DIRECTIONS:
Only the lines from the one with "Write the OpenSCAD" through the one with "flange_drop = 2; // [0.5:0.1:3]" are to be restated, word for word, with both of them included.

PROVIDED MATERIAL:
▶

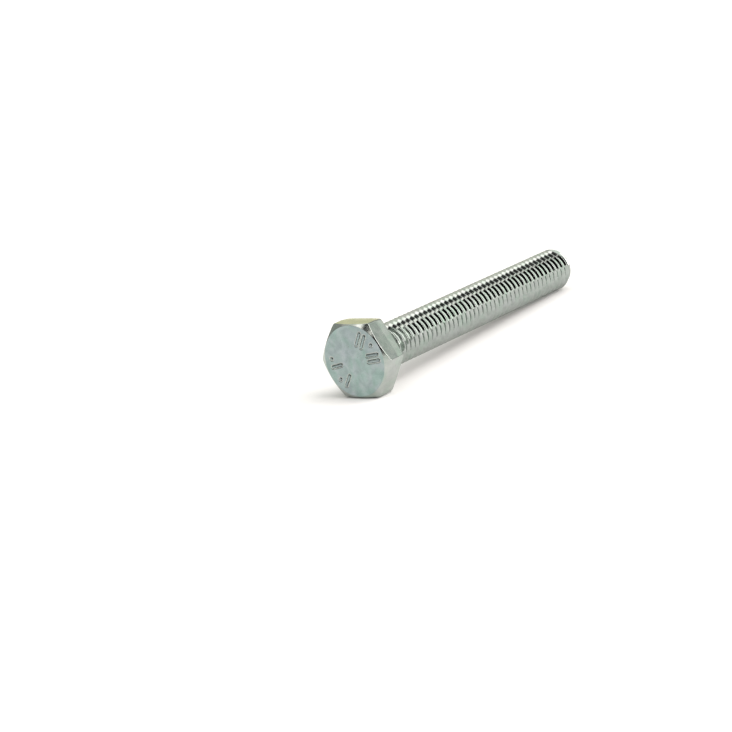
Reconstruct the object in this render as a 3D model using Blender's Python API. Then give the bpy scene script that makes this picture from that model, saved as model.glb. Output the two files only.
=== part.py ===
"""Fully threaded M6 x 45 hex bolt, modelled as the single forged and rolled piece it is.

The bolt lies along +X: the bearing face under the head is the plane x = 0, the head
reaches back to x = -3.95 mm and the tip forward to x = 45 mm. A flat of the hexagon faces
up (+Z) and one faces down. The thread is right-handed, as on the real bolt.
"""

import math

import bmesh
import bpy

MM = 0.001

THREAD_PITCH = 1.0 * MM
CREST_RADIUS = 2.94 * MM
ROOT_RADIUS = 2.39 * MM
NECK_RADIUS = 2.66 * MM
SHANK_LENGTH = 45.0 * MM

ACROSS_FLATS = 9.9 * MM
HEAD_HEIGHT = 3.95 * MM
TOP_CIRCLE_RADIUS = 0.485 * ACROSS_FLATS
HEAD_CHAMFER = math.radians(30.0)
WASHER_FACE_RADIUS = 4.45 * MM
WASHER_FACE_HEIGHT = 0.4 * MM

FILLET_RADIUS = 0.25 * MM
RUN_OUT_START = 1.0 * MM
RUN_OUT_LENGTH = 1.8 * MM
TIP_FACE_RADIUS = 2.1 * MM
TIP_CHAMFER = math.radians(45.0)

SEGMENTS = 24
# Where the crest starts and ends and the root starts and ends, in pitches.
PROFILE_STEPS = (0.0, 0.17, 0.47, 0.70)
PROFILE_IS_CREST = (True, True, False, False)
# No thread point comes nearer than this to either end ring, in pitches.
END_GAP = 0.09

ZINC_COLOUR = (0.62, 0.65, 0.64, 1.0)


def clear_scene():
    for old in list(bpy.data.objects):
        bpy.data.objects.remove(old, do_unlink=True)


def angle_of(step):
    return 2.0 * math.pi * step / SEGMENTS


def point_at(x, radius, angle):
    return (x, radius * math.cos(angle), radius * math.sin(angle))


def hexagon_radius(angle):
    """Distance from the axis to the hexagon's side, with flats at the top and bottom."""
    half_side = math.radians(30.0)
    from_corner = abs((angle + half_side) % (2.0 * half_side) - half_side)
    return 0.5 * ACROSS_FLATS / math.cos(half_side - from_corner)


def chamfer_edge_x(angle):
    """Where the conical head chamfer meets the hexagon's side."""
    beyond = hexagon_radius(angle) - TOP_CIRCLE_RADIUS
    return -HEAD_HEIGHT + beyond * math.tan(HEAD_CHAMFER)


def smooth_ramp(value):
    value = min(max(value, 0.0), 1.0)
    return value * value * (3.0 - 2.0 * value)


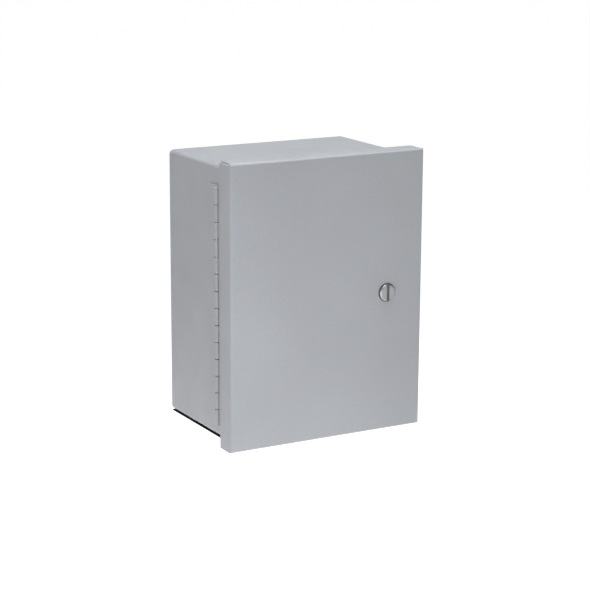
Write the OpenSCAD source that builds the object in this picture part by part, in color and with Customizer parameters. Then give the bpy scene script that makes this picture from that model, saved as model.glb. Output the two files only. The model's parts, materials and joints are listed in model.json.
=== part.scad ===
// Fire alarm control panel in a wall cabinet, in millimetres.
// Origin: centre of the back face, on the wall. +X right, front faces -Y, +Z up.

/* [Cabinet] */
// Outside width of the cabinet
cabinet_w = 228.6; // [226:0.1:240]
// Outside height of the cabinet
cabinet_h = 304.8; // [302:0.1:316]
// Depth of the cabinet body from wall to front lip
cabinet_d = 158; // [150:0.5:170]
// Sheet thickness of cabinet and door
sheet = 1.5; // [1.2:0.1:1.6]
// Outside radius of the long bends of the wrapper
bend_r = 5.5; // [5:0.5:8]
// Width of the inward front lip
lip_w = 12; // [10:0.5:13]

/* [Door] */
// How far the door stands past the cabinet on each side
overhang = 7.2; // [6.8:0.1:8]
// Gap from the front lip to the inside of the door
door_gap = 4; // [3.5:0.1:5]
// Depth of the door flange, front to rear edge
flange_d = 25.4; // [22:0.2:27]
// Outside bend radius of the door
door_bend = 3; // [2:0.1:4]
// Width of the slit at each flange corner
corner_slit = 0.5; // [0.3:0.1:0.8]
// How far the side flanges stop short of the top of the door
flange_drop = 2; // [0.5:0.1:3]

/* [Hinge] */
// Pitch of the hinge knuckles
knuckle_pitch = 19.05; // [18:0.05:19.5]
// Gap between neighbouring knuckles
knuckle_gap = 0.8; // [0.4:0.05:1]
// Outside radius of the knuckles
knuckle_r = 3; // [2.8:0.1:3.2]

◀

RESPONSE TO THE EXERCISE:
Write the OpenSCAD source that builds the object in this picture part by part, in color and with Customizer parameters. Then give the bpy scene script that makes this picture from that model, saved as model.glb. Output the two files only. The model's parts, materials and joints are listed in model.json.
=== part.scad ===
// Fire alarm control panel in a wall cabinet, in millimetres.
// Origin: centre of the back face, on the wall. +X right, front faces -Y, +Z up.

/* [Cabinet] */
// Outside width of the cabinet
cabinet_w = 228.6; // [226:0.1:240]
// Outside height of the cabinet
cabinet_h = 304.8; // [302:0.1:316]
// Depth of the cabinet body from wall to front lip
cabinet_d = 158; // [150:0.5:170]
// Sheet thickness of cabinet and door
sheet = 1.5; // [1.2:0.1:1.6]
// Outside radius of the long bends of the wrapper
bend_r = 5.5; // [5:0.5:8]
// Width of the inward front lip
lip_w = 12; // [10:0.5:13]

/* [Door] */
// How far the door stands past the cabinet on each side
overhang = 7.2; // [6.8:0.1:8]
// Gap from the front lip to the inside of the door
door_gap = 4; // [3.5:0.1:5]
// Depth of the door flange, front to rear edge
flange_d = 25.4; // [22:0.2:27]
// Outside bend radius of the door
door_bend = 3; // [2:0.1:4]
// Width of the slit at each flange corner
corner_slit = 0.5; // [0.3:0.1:0.8]
// How far the side flanges stop short of the top of the door
flange_drop = 2; // [0.5:0.1:3]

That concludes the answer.